El público es en esto un exigente espectador de lucha libre, ejerce una presión invisible sobre el periodista, quien llega a la entrevista con el mandato de mostrar su independencia, hacer preguntas duras, rebatir a su invitado, ponerlo en apuros, interrumpirlo, llevándolo al rincón de sus miserias.

Mucho tiene que ver en esta evolución torcida del género la costumbre de políticos y autoridades de responder con evasivas, dar rodeos, utilizar eufemismos, dar la impresión de que mienten o tratan de meternos el dedo en la boca.

El resultado es un periodismo rijoso que acaba siendo su propio espectáculo y cuyo efecto público suele condensarse en un juicio binario: “Lo tundieron” o “Lo dejaron ir”.

La temporada de debates presidenciales y entrevistas colectivas de estos días ha sido particularmente fértil en este modo encrespado de ejercer el periodismo y de entender el género de la entrevista. He sido parte de varias de esas entrevistas colectivas y mi crítica es también una autocrítica.

La grandeza del género no es, creo yo, exhibir o denunciar, sino mostrar, revelar.

Un momento mayor del género como revelación es la serie de entrevistas que David Frost le hizo a Richard Nixon, en 1977.
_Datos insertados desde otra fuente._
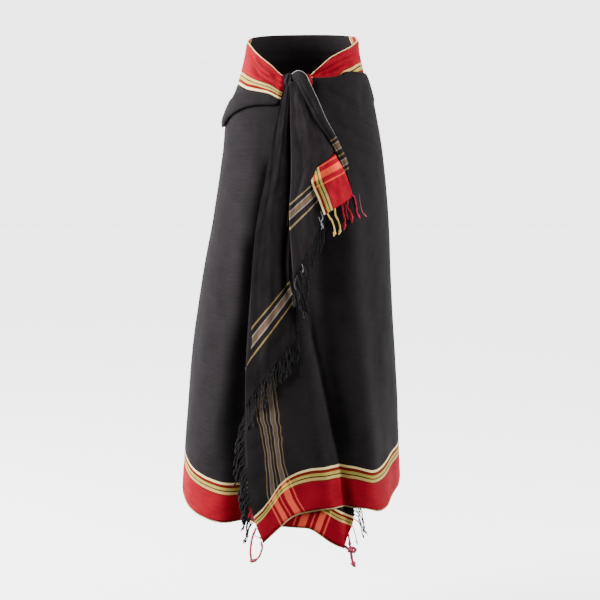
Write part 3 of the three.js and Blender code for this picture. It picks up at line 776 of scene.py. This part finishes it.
# Fringe: each strand is two yarns twisted together, with a knot near its end
twist = {
    "yarnRadius": 0.85, "offset": 0.75, "pitch": 7, "step": 1.6,
    "knotAt": 7, "knotSize": 2.3, "knotLength": 2.4, "knotSpread": 0.6,
    "fewestSteps": 8, "probes": 20, "turnEach": 1.7, "tasselTurnEach": 2.3,
    "joints": 9, "hangsBy": 1.8, "sway": 0.3, "wave": 0.26, "waves": 9,  # it sways at random, in a wave too
    "scatter": 0.25, "lengthSpread": 0.22, "buried": 1.5,
}


def addStrand(curve, spine, colour, seed, size=1.0):
    table = numbered(spine)
    length = sum((b - a).length for a, b in zip(spine, spine[1:]))
    count = max(twist["fewestSteps"], round(length / twist["step"]))
    centres = [Vector([lookUp(table, i / count * (len(spine) - 1), axis) for axis in (1, 2, 3)])
               for i in range(count + 1)]
    for yarnStart in (0, math.pi):
        spline = curve.splines.new("POLY")
        spline.points.add(count)
        spline.material_index = yarnNames.index(colour)
        for i, point in enumerate(spline.points):
            way = (centres[min(count, i + 1)] - centres[max(0, i - 1)]).normalized()
            side = way.cross(Vector((0, 1, 0.1))).normalized()
            knot = math.exp(-(((count - i) * twist["step"] - twist["knotAt"]) / twist["knotLength"]) ** 2)
            turn = yarnStart + i * twist["step"] / twist["pitch"] * 2 * math.pi + seed
            out = twist["offset"] * size * (1 + twist["knotSpread"] * knot)
            place = centres[i] + (side * math.cos(turn) + way.cross(side) * math.sin(turn)) * out
            point.co = (*(place * mm), 1)
            point.radius = size * (1 + (twist["knotSize"] - 1) * knot)


def hangSpine(root, away, length, lean, floor, seed):
    joints = twist["joints"]
    hang = Vector((0, 0, -1)) + away * lean
    spine = [root]
    for i in range(1, joints + 1):
        share = i / joints
        way = away.lerp(hang, ease(share * twist["hangsBy"]))
        way.x += twist["sway"] * wobble(seed + i) + twist["wave"] * math.sin(share * twist["waves"] + seed)
        step = spine[-1] + way.normalized() * length / joints
        if floor is not None:
            step.y = min(step.y, frontPoint(step.x, step.z, floor).y)
        spine.append(step)
    return spine


def edgeStrands(place, grid, stretch, hanging):
    lastColumn, lastRow = grid
    start, stop, side = stretch  # "bottom" runs along the last row, "first" or "last" down that column
    pitch, length, lean, floor, colour, size, seed = hanging

    def at(share):
        column, row = {"bottom": (share * lastColumn, lastRow), "first": (0, share * lastRow),
                       "last": (lastColumn, share * lastRow)}[side]
        columnStep, rowStep = {"bottom": (0, -0.5), "first": (0.5, 0), "last": (-0.5, 0)}[side]
        root = place(column, row)
        return root, (root - place(column + columnStep, row + rowStep)).normalized()

    probes = [at(mix(start, stop, i / twist["probes"]))[0] for i in range(twist["probes"] + 1)]
    run = sum((b - a).length for a, b in zip(probes, probes[1:]))
    count = max(2, round(run / pitch))
    spines = []
    for i in range(count):
        root, away = at(mix(start, stop, (i + 0.5 + twist["scatter"] * wobble(seed + i * 3)) / count))
        strandLength = length * (1 + twist["lengthSpread"] * wobble(seed + i * 7))
        spine = hangSpine(root - away * twist["buried"], away, strandLength, lean, floor, seed + i * 11)
        spines.append((spine, colour, size))
    return spines


def wrapPlace(column, row):
    return wrapPoint(column, row)[0]


# Strands that stand out on their own: yarn, thickness, then their route as x, height and lift
tassels = {
    "border_corner_fringe": [
        ("cream", 1.5, [(56, -354, 30), (60, -358, 31), (65, -366, 33), (71, -376, 33), (76, -396, 32),
                        (74, -408, 32)]),
        ("cream", 1.5, [(74, -345, 30), (76, -347, 31), (78, -362, 33), (84, -375, 33), (88, -392, 32),
                        (85, -405, 32)]),
        ("red", 1.5, [(91, -336, 30), (93, -341, 31), (95, -358, 33), (99, -373, 33), (97, -396, 32)]),
        ("red", 1.5, [(103, -328, 29), (105, -332, 30), (105, -347, 32), (113, -359, 33), (115, -381, 32)]),
        ("magenta", 1.5, [(116, -321, 28), (120, -324, 29), (125, -346, 31), (126, -360, 31),
                          (133, -374, 30)]),
        ("palePink", 0.9, [(127, -313, 19), (131, -321, 21), (135, -346, 23), (139, -361, 23),
                           (149, -374, 22)]),
        ("red", 0.9, [(98, -334, 29), (101, -344, 31), (103, -360, 32), (106, -372, 32)]),
    ],
    "fan_fringe": [
        # the pale ash strands and the grey one are painted highlights on the black fringe
        ("paintedHighlightAsh", 0.8, [(44, -352, 26), (49, -366, 28), (45, -378, 28), (51, -390, 28)]),
        ("paintedHighlightAsh", 0.6, [(40, -364, 26), (43, -374, 28), (49, -382, 28), (46, -392, 28)]),
        ("paintedHighlightAsh", 0.6, [(2, -470, 26), (5, -482, 28), (1, -494, 28)]),
        ("jet", 1.7, [(-24, -512, 28), (-20, -530, 31), (-12, -548, 30), (-14, -566, 28)]),
        ("jet", 2.0, [(-16, -506, 28), (-8, -524, 32), (-6, -550, 31), (0, -574, 28)]),
        ("jet", 1.9, [(-8, -496, 28), (-2, -518, 32), (4, -544, 30), (5, -570, 28), (12, -598, 24)]),
        ("jet", 2.0, [(0, -486, 27), (6, -506, 31), (2, -530, 31), (10, -560, 28), (7, -588, 25)]),
        ("jet", 1.8, [(8, -476, 27), (12, -500, 30), (15, -528, 29), (11, -556, 27), (16, -582, 25)]),
        ("paintedHighlightGrey", 1.2, [(-12, -502, 29), (-14, -520, 33), (-4, -536, 32), (-7, -552, 30)]),
    ],
    "outer_corner_fringe": [
        ("pink", 2.2, [(-104, -1088, 8), (-113, -1112, 9), (-117, -1140, 9), (-116, -1158, 9),
                       (-113, -1170, 9)]),
        ("pink", 2.0, [(-92, -1120, 8), (-90, -1135, 9), (-98, -1156, 9), (-112, -1168, 9)]),
        ("pink", 0.9, [(-106, -1106, 8), (-100, -1108, 10), (-94, -1110, 9), (-90, -1113, 8)]),
        # a grey strand as a painted highlight on the fringe
        ("paintedHighlightGrey", 0.9, [(-110, -1062, 8), (-117, -1081, 9), (-122, -1100, 9), (-124, -1114, 9)]),
    ],
    "inner_corner_fringe": [
        ("pink", 1.8, [(109, -1108, 0), (112, -1122, 0), (114, -1140, 1)]),
        ("pink", 2.8, [(102, -1138, 0), (110, -1144, 1), (117, -1141, 2), (127, -1146, 1), (122, -1152, 2),
                       (115, -1146, 3), (110, -1150, 2)]),
        ("pink", 2.6, [(115, -1145, 1), (117, -1160, 2), (119, -1172, 2), (125, -1188, 2)]),
        ("palePink", 0.9, [(118, -1086, 0), (124, -1104, 1), (128, -1120, 1), (131, -1136, 1)]),
    ],
}
# Where a stretch of fringe starts and stops along its edge, and which edge; then the pitch, length and lean
# of its strands, the lift of what they lie on, and their colour, thickness and seed
fringes = {
    "cascade_fringe": edgeStrands(panelPlace(cascade), cascade["grid"], (0.03, 0.96, "bottom"),
                                  (5.5, 60, 0.0, 13, "charcoal", 0.75, 3)),
    "fan_fringe": edgeStrands(panelPlace(fan), fan["grid"], (0.08, 0.97, "bottom"),
                              (6, 58, 0.0, 24, "black", 0.9, 5)),
    "outer_end_fringe": edgeStrands(wrapPlace, (columns, rows), (0.79, 0.965, "last"),
                                    (5.6, 64, 0.42, 8, "black", 1, 13))
    + edgeStrands(wrapPlace, (columns, rows), (0.875, 0.94, "last"), (3.6, 54, 0.2, 9, "jet", 1.4, 77)),
    "inner_end_fringe": edgeStrands(wrapPlace, (columns, rows), (0.6, 0.955, "first"),
                                    (9, 56, 0.45, None, "black", 1, 34)),
    "border_corner_fringe": [], "outer_corner_fringe": [], "inner_corner_fringe": [],
}
for name, strands in fringes.items():
    curve = bpy.data.curves.new(name + "_yarn", "CURVE")
    curve.dimensions = "3D"
    curve.bevel_depth = twist["yarnRadius"] * mm
    curve.bevel_resolution = 0
    curve.use_fill_caps = True
    for material in yarnMaterials:
        curve.materials.append(material)
    for index, (spine, colour, size) in enumerate(strands):
        addStrand(curve, spine, colour, index * twist["turnEach"], size)
    for index, (colour, size, route) in enumerate(tassels.get(name, [])):
        spine = [frontPoint(*point) for point in route]
        addStrand(curve, spine, colour, index * twist["tasselTurnEach"], size)
    piece = bpy.data.objects.new(name + "_yarn", curve)
    bpy.context.collection.objects.link(piece)
    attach(piece, "root")
    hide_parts(name)
print("fringe made")

# Plain studio: a pale sweep that glows a little, and a soft box on each side
studio = {  # metres
    "floor": -1.42, "front": 0.0, "back": 5.6, "deep": 9.0, "halfWidth": 6, "curve": 0.55, "steps": 24,
    "glow": 2.7, "world": 0.14, "aim": (0, 0, -0.6),
}
paperLook = {
    "Base Color": linear("#f4f4f4"), "Roughness": 0.9,
    "Emission Color": (1, 1, 1, 1), "Emission Strength": studio["glow"],
}
sweepMesh = bmesh.new()
bmesh.ops.create_grid(sweepMesh, x_segments=1, y_segments=studio["steps"], size=studio["halfWidth"])
for vert in sweepMesh.verts:
    vert.co.y = mix(studio["front"], studio["deep"], vert.co.y / studio["halfWidth"] / 2 + 0.5)
    vert.co.z = studio["floor"] + max(0, vert.co.y - studio["back"]) ** 2 * studio["curve"]
mesh = bpy.data.meshes.new("sweep")
sweepMesh.to_mesh(mesh)
sweepMesh.free()
sweep = bpy.data.objects.new("sweep", mesh)
bpy.context.collection.objects.link(sweep)
mesh.materials.append(newMaterial("matt white paper", paperLook)[0])

world = bpy.data.worlds.new("studio")
bpy.context.scene.world = world
world.use_nodes = True
world.node_tree.nodes["Background"].inputs["Color"].default_value = (1, 1, 1, 1)
world.node_tree.nodes["Background"].inputs["Strength"].default_value = studio["world"]
lamps = {  # place, size in metres, watts
    "left_box": ((-2.8, -0.4, 0.6), 1.4, 400),
    "right_box": ((2.7, -0.9, 0.5), 1.4, 170),
    "front_box": ((-0.6, -4.3, 2.2), 1.6, 42),
}
for name, (place, size, power) in lamps.items():
    lamp = bpy.data.objects.new(name, bpy.data.lights.new(name, "AREA"))
    lamp.data.size = size
    lamp.data.energy = power
    lamp.location = place
    lamp.rotation_euler = (Vector(studio["aim"]) - Vector(place)).to_track_quat("-Z", "Y").to_euler()
    bpy.context.collection.objects.link(lamp)

view = {"target": Vector((-0.0024, 0, -0.595)), "distance": 5.0, "elevation": 12, "lens": 127.1}
camera = bpy.data.objects.new("camera", bpy.data.cameras.new("camera"))
camera.data.lens = view["lens"]
camera.data.sensor_width = 36
rise = math.radians(view["elevation"])
camera.location = view["target"] + Vector((0, -math.cos(rise), math.sin(rise))) * view["distance"]
camera.rotation_euler = (view["target"] - camera.location).to_track_quat("-Z", "Y").to_euler()
bpy.context.collection.objects.link(camera)
bpy.context.scene.camera = camera
print("studio ready")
Después de recorrer vida y milagros de Nixon, Frost pudo llevarlo al corazón de sus pecados: sus mentiras en torno a Watergate, y al momento supremo de una admisión de su culpa histórica y de su deuda moral con el pueblo estadunidense.

El de Frost no fue un asedio inquisitorial, sino una indagación paciente, penetrante para llegar, con naturalidad y dramatismo extraordinarios, al momento de la revelación.

Me gustaría ver entrevistas con los candidatos presidenciales que no sean duelos, sino revelaciones, retratos de los personajes que compiten nada menos que para gobernar nuestro país.